:: Extracted data ::
## Start

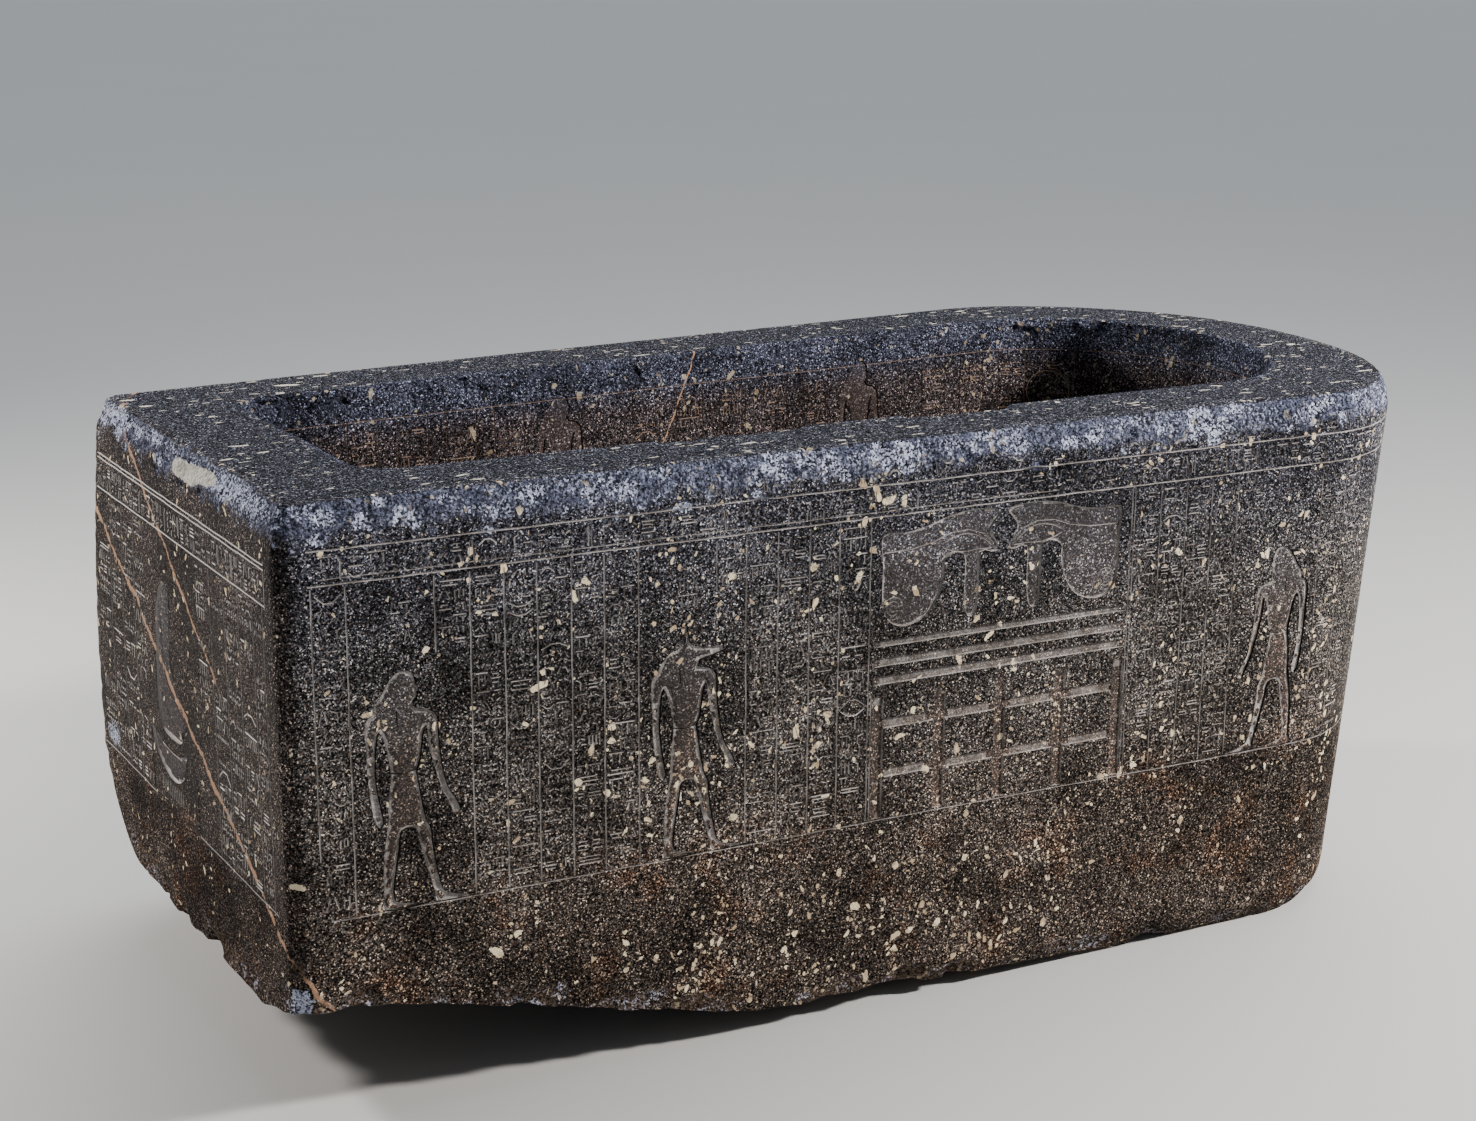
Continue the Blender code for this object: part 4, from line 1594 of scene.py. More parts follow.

## End
## Start

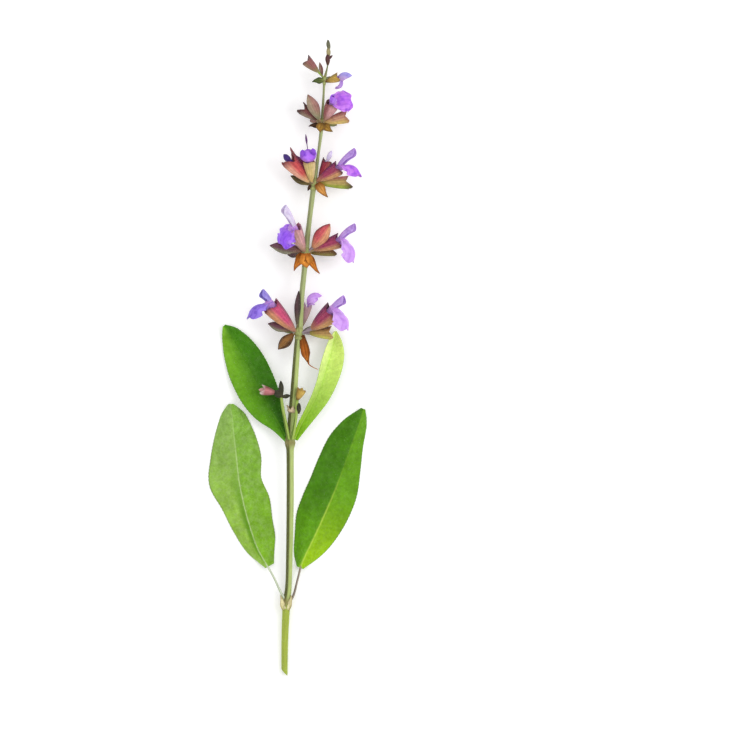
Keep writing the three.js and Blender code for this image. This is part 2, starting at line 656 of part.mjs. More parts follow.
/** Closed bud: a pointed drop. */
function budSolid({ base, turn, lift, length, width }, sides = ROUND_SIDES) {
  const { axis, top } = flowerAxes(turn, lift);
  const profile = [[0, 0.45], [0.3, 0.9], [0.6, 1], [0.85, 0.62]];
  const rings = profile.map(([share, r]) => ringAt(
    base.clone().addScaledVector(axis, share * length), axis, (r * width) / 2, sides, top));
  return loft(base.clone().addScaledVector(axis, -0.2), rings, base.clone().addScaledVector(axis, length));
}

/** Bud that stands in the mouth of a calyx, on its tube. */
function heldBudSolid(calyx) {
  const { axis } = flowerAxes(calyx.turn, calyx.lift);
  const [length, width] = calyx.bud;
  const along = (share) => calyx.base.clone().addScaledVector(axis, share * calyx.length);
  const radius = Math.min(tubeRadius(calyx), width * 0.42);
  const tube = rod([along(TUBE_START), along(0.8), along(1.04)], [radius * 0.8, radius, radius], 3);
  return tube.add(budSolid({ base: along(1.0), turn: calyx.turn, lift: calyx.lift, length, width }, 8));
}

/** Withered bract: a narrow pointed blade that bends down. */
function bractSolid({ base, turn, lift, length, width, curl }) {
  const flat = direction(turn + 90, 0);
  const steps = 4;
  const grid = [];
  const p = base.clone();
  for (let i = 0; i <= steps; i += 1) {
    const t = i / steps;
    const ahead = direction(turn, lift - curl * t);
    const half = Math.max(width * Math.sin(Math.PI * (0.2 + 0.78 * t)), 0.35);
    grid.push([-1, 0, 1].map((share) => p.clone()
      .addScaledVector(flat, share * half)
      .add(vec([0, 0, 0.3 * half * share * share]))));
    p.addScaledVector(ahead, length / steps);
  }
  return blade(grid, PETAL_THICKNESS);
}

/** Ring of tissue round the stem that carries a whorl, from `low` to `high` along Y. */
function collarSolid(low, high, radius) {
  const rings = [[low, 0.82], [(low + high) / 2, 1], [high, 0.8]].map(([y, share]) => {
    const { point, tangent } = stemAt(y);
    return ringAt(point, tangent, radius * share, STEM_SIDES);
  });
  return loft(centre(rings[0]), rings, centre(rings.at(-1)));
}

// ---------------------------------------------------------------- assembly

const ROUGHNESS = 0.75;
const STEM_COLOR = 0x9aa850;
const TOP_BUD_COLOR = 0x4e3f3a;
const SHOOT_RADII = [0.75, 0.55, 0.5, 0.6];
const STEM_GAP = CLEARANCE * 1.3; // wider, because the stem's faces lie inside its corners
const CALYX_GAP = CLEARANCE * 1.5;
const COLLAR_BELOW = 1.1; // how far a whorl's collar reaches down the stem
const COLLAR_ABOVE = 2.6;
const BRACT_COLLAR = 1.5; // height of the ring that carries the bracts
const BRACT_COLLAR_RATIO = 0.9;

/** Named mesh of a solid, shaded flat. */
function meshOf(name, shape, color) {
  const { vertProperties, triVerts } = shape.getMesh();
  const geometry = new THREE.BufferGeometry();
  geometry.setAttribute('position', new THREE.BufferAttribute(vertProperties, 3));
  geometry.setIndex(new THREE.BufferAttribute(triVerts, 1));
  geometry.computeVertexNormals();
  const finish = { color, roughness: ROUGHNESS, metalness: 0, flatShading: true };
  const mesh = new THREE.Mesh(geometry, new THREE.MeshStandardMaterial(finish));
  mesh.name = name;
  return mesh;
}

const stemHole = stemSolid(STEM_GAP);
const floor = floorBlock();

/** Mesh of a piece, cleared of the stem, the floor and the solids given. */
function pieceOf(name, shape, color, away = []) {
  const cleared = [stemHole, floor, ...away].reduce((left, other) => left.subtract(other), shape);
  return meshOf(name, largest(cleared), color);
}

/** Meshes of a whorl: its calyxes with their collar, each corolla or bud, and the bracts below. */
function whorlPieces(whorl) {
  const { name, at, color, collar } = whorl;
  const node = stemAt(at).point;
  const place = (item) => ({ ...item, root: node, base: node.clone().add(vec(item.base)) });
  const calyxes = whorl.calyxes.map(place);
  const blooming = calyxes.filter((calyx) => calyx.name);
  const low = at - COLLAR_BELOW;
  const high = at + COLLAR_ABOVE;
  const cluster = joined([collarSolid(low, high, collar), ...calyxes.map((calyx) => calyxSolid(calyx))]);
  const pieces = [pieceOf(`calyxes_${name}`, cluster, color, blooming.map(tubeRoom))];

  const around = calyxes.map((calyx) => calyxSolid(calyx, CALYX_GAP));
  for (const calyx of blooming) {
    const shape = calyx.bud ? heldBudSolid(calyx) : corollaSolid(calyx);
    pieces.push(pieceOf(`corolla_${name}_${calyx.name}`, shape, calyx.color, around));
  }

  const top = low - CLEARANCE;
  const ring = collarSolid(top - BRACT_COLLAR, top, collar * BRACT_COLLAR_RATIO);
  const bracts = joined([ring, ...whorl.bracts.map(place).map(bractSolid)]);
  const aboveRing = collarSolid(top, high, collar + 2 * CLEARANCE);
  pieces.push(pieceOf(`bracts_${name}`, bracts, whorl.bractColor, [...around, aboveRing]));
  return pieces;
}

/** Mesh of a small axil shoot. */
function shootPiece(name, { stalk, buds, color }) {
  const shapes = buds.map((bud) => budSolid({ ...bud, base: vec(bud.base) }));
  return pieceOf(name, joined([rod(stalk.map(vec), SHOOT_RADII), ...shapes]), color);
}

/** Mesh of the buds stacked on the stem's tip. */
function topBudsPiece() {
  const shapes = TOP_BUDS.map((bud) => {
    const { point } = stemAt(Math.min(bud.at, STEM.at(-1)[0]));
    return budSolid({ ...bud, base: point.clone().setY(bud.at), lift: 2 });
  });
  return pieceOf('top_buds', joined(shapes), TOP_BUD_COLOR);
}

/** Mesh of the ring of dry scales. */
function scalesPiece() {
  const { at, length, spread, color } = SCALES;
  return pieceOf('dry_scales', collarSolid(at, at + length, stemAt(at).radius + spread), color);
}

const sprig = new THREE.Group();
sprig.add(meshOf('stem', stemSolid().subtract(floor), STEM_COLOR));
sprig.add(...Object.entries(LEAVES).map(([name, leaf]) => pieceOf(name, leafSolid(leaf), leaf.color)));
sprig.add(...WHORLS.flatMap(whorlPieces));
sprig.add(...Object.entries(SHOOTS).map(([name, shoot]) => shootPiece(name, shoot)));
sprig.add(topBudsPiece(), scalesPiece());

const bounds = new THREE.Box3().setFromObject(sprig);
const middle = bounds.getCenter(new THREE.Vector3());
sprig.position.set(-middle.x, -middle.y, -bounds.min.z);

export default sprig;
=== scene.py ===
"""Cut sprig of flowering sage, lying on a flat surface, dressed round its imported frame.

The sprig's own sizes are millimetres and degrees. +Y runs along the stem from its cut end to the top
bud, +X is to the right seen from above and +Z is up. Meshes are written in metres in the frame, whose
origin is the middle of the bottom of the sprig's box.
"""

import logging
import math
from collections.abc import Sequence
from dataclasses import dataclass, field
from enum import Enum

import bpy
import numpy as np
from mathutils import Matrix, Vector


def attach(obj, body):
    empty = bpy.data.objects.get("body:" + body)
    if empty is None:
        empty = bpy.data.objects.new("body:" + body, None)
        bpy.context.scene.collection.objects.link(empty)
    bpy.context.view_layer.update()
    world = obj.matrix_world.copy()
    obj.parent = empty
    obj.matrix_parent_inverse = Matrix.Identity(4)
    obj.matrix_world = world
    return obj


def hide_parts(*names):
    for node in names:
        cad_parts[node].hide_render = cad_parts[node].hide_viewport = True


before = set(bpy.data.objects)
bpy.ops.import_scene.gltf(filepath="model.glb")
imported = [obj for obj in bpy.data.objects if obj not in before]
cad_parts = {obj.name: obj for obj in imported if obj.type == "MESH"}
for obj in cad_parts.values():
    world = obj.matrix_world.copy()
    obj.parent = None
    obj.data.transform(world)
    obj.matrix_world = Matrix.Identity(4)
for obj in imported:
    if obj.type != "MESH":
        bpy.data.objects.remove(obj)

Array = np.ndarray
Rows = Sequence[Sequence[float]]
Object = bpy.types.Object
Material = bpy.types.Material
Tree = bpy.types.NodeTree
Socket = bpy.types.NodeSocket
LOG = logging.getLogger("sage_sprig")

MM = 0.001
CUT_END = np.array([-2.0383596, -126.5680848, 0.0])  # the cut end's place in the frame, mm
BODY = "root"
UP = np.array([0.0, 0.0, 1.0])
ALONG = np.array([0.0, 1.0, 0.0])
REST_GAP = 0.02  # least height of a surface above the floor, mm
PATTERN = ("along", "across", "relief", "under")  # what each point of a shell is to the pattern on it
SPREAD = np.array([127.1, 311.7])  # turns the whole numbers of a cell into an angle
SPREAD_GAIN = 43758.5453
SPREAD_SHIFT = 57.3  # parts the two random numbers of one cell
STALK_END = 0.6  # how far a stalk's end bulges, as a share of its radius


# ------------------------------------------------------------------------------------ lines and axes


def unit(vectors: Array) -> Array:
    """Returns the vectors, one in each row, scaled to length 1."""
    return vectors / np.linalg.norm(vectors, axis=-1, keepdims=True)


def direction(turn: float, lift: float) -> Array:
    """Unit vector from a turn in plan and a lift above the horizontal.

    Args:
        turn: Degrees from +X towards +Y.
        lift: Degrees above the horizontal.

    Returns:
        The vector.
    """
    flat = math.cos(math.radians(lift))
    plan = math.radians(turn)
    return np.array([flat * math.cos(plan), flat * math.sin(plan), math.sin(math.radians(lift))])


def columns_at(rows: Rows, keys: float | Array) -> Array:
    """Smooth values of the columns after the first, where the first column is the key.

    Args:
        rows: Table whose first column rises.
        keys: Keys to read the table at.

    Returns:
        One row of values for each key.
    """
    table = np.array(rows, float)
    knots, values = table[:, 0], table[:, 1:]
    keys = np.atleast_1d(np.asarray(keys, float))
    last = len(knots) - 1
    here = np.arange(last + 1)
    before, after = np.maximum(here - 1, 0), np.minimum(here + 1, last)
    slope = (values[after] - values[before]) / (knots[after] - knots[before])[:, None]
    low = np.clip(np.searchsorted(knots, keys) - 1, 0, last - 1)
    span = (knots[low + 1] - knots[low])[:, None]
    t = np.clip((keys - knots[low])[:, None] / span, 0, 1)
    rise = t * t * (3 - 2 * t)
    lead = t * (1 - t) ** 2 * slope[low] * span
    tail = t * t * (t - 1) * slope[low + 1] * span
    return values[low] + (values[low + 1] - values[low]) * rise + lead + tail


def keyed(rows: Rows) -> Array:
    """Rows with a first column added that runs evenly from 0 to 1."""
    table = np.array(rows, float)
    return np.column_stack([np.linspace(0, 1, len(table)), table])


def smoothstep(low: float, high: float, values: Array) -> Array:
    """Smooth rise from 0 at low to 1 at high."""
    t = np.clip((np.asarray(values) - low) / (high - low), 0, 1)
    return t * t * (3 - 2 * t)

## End

:: Brief ::
Quote word for word every line from the one that has "const sprig = new THREE.Group();" through the one that has "from mathutils import Matrix, Vector".

:: Finished answer ::
const sprig = new THREE.Group();
sprig.add(meshOf('stem', stemSolid().subtract(floor), STEM_COLOR));
sprig.add(...Object.entries(LEAVES).map(([name, leaf]) => pieceOf(name, leafSolid(leaf), leaf.color)));
sprig.add(...WHORLS.flatMap(whorlPieces));
sprig.add(...Object.entries(SHOOTS).map(([name, shoot]) => shootPiece(name, shoot)));
sprig.add(topBudsPiece(), scalesPiece());

const bounds = new THREE.Box3().setFromObject(sprig);
const middle = bounds.getCenter(new THREE.Vector3());
sprig.position.set(-middle.x, -middle.y, -bounds.min.z);

export default sprig;
=== scene.py ===
"""Cut sprig of flowering sage, lying on a flat surface, dressed round its imported frame.

The sprig's own sizes are millimetres and degrees. +Y runs along the stem from its cut end to the top
bud, +X is to the right seen from above and +Z is up. Meshes are written in metres in the frame, whose
origin is the middle of the bottom of the sprig's box.
"""

import logging
import math
from collections.abc import Sequence
from dataclasses import dataclass, field
from enum import Enum

import bpy
import numpy as np
from mathutils import Matrix, Vector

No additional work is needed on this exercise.